SALEH AL SHAIBANY –
Oman has turned around the economy in 2017 by increasing revenues by 19 per cent in the first four months of this year compared to the same period in 2016.
Total revenues from January to April this year have increased to RO 2.55 billion up from RO 2.141 billion in the first four months of last year. The surge in income is due to higher earnings in oil and gas exports that increased by 42.5 per cent, according to the official statistics.
Corporate tax income has increased by nearly 30 per cent after the government took the initiative of hiking non-oil revenues to diversify the economy. The corporate tax was increased to 15 per cent from 12 per cent this year. It is part of the plan aimed at increasing tax revenue to boost state income and stimulate small businesses.

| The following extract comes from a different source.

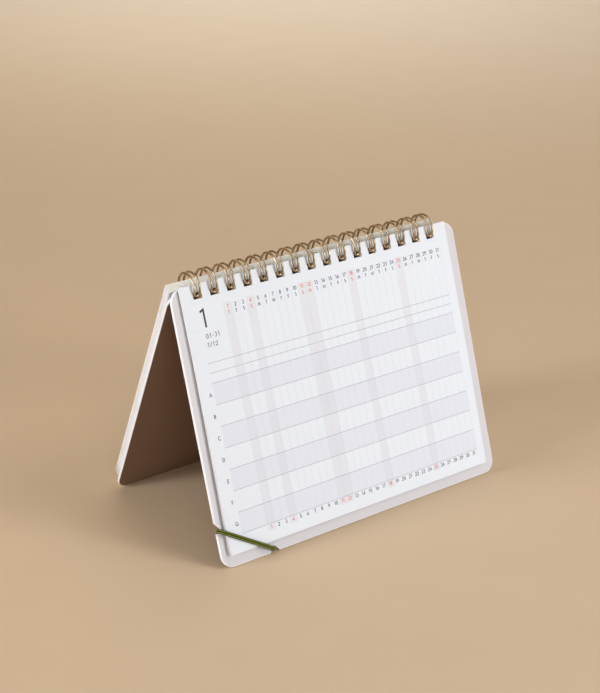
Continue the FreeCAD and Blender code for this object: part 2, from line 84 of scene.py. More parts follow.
# -------------------------------------------------------------- materials
class Nodes:
    """Small helper for building a material's node tree."""

    def __init__(self, name):
        self.mat = bpy.data.materials.new(name)
        self.mat.use_nodes = True
        self.t = self.mat.node_tree
        self.t.nodes.clear()
        self.out = self.t.nodes.new("ShaderNodeOutputMaterial")
        self.bsdf = self.t.nodes.new("ShaderNodeBsdfPrincipled")
        self.link(self.bsdf.outputs[0], self.out.inputs[0])

    def link(self, a, b):
        self.t.links.new(a, b)

    def new(self, kind, **values):
        n = self.t.nodes.new(kind)
        for k, v in values.items():
            if hasattr(n, k) and k not in n.inputs:
                setattr(n, k, v)
            else:
                n.inputs[k].default_value = v
        return n

    def coords(self, scale=(1, 1, 1), source="Object"):
        c = self.new("ShaderNodeTexCoord")
        m = self.new("ShaderNodeMapping")
        m.inputs["Scale"].default_value = scale
        self.link(c.outputs[source], m.inputs["Vector"])
        return m.outputs[0]

    def noise(self, vector, scale, detail=3.0, rough=0.55, distortion=0.0):
        n = self.new("ShaderNodeTexNoise")
        n.inputs["Scale"].default_value = scale
        n.inputs["Detail"].default_value = detail
        n.inputs["Roughness"].default_value = rough
        n.inputs["Distortion"].default_value = distortion
        self.link(vector, n.inputs["Vector"])
        return n.outputs["Fac"]

    def ramp(self, fac, stops):
        r = self.new("ShaderNodeValToRGB")
        els = r.color_ramp.elements
        while len(els) > 1:
            els.remove(els[-1])
        els[0].position, els[0].color = stops[0][0], stops[0][1]
        for pos, col in stops[1:]:
            e = els.new(pos)
            e.color = col
        self.link(fac, r.inputs["Fac"])
        return r.outputs["Color"]

    def mix(self, fac, a, b, blend="MIX"):
        m = self.new("ShaderNodeMix", data_type="RGBA", blend_type=blend)
        for value, socket in ((fac, m.inputs[0]), (a, m.inputs[6]), (b, m.inputs[7])):
            if isinstance(value, bpy.types.NodeSocket):
                self.link(value, socket)
            else:
                socket.default_value = value
        return m.outputs[2]

    def math(self, op, a, b=0.0, clamp=False):
        m = self.new("ShaderNodeMath", operation=op, use_clamp=clamp)
        for value, socket in ((a, m.inputs[0]), (b, m.inputs[1])):
            if isinstance(value, bpy.types.NodeSocket):
                self.link(value, socket)
            else:
                socket.default_value = value
        return m.outputs[0]

    def bump(self, height, strength, distance):
        b = self.new("ShaderNodeBump")
        b.inputs["Strength"].default_value = strength
        b.inputs["Distance"].default_value = distance
        self.link(height, b.inputs["Height"])
        self.link(b.outputs[0], self.bsdf.inputs["Normal"])


def lin(r, g, b, a=1.0):
    """sRGB 0-255 to linear."""
    def f(c):
        c /= 255.0
        return c / 12.92 if c <= 0.04045 else ((c + 0.055) / 1.055) ** 2.4
    return (f(r), f(g), f(b), a)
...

The new tax regime was hailed by international auditors PWC when the company said in its report, “Even at the increased rate, this still represents one of the lower income tax rates in the world, and we would not see this, on its own, as a significant deterrent to international investment.”
Oman reined on expenditures when the government cut spending by 1.6 per cent from January to April this year. Expenditures in the civil ministries were slashed by 36.8 per cent and the oil production costs by nearly 37 per cent. The new government initiative reflects the current economic reality of lower oil prices. The fiscal expenditure is now designed to have faster turnaround process than in the past.
The good news at the moment is that the private sector will benefit from increased spending this year after a dismissal year in 2016.
Another good news is that the government has stopped relying on its financial reserves. It is taking the remedies from the existing resources without depleting the reserves.
For the private sector, increased spending this year will boost local banks borrowing to resuscitate shelved projects. Banks are now willing to provide the funds as long as the government spending is on the upside. Interest rates at the moment are super low. It means money borrowing is easier and cheaper. This can work well for the government. Easy financing will surely provide the private sector an environment that is conducive to the economy which is much needed in the current scenario.
This is the sign that the government is kicking off a new strategy to reduce the dependence of oil income significantly in a bid to balance its financial books and give the economy a shot in the arm. The government now can go back to implement its economic targets and goals for this five-year plan.
The Five-year Plan ending 2020 has been designed to harness the full resources of the Sultanate, from farming, fishing, mining, manufacturing to tourism starting right away from this year. The Plan will put in motion over 500 policies, including the previous stagnated programmes, to diversify the income. The decision has been based on the experience of the last two years with low oil prices blowing holes in the government’s finances.
As the government is finally set to commit its economic plans, the Sultanate would ease off the crippling investments in oil production. It would have no pressure increasing output and risk rapid depletion of crude oil’s reserves. The current production of 990,000 barrels per day would be adequate for the growth throughout the period of the Five-Year Plan. It would also eliminate a one-dimension economy of injecting billions of rials a year just to increase productions by a few thousand barrels a day.
Before the end of the current Five-Year Plan, Oman will be positioning itself as a leading regional marketing institution in gas distribution. Thanks to Iran’s pact with the Sultanate, the government will have direct access of 30 per cent of the Middle East’s total gas production. The abundance gas availability in the country will fit the glove of investment in the hand of foreign projects to fuel the manufacturing industries in steel, copper, aluminium, power generations and water desalination plants.
But the crown jewel is the abundance of local manpower.
Oman is a very young nation with over 60 per cent of the population under the age of 30. The youthful workforce will expand the investment horizons and respond to the evolving needs as demanded by foreign companies. It will address the employment’s prospects of graduates who currently heavily depend on public jobs. The new economic regime will be in a better position to comfortably create jobs in the spinoff of the RO 66 billion expenditure planned in the next five years.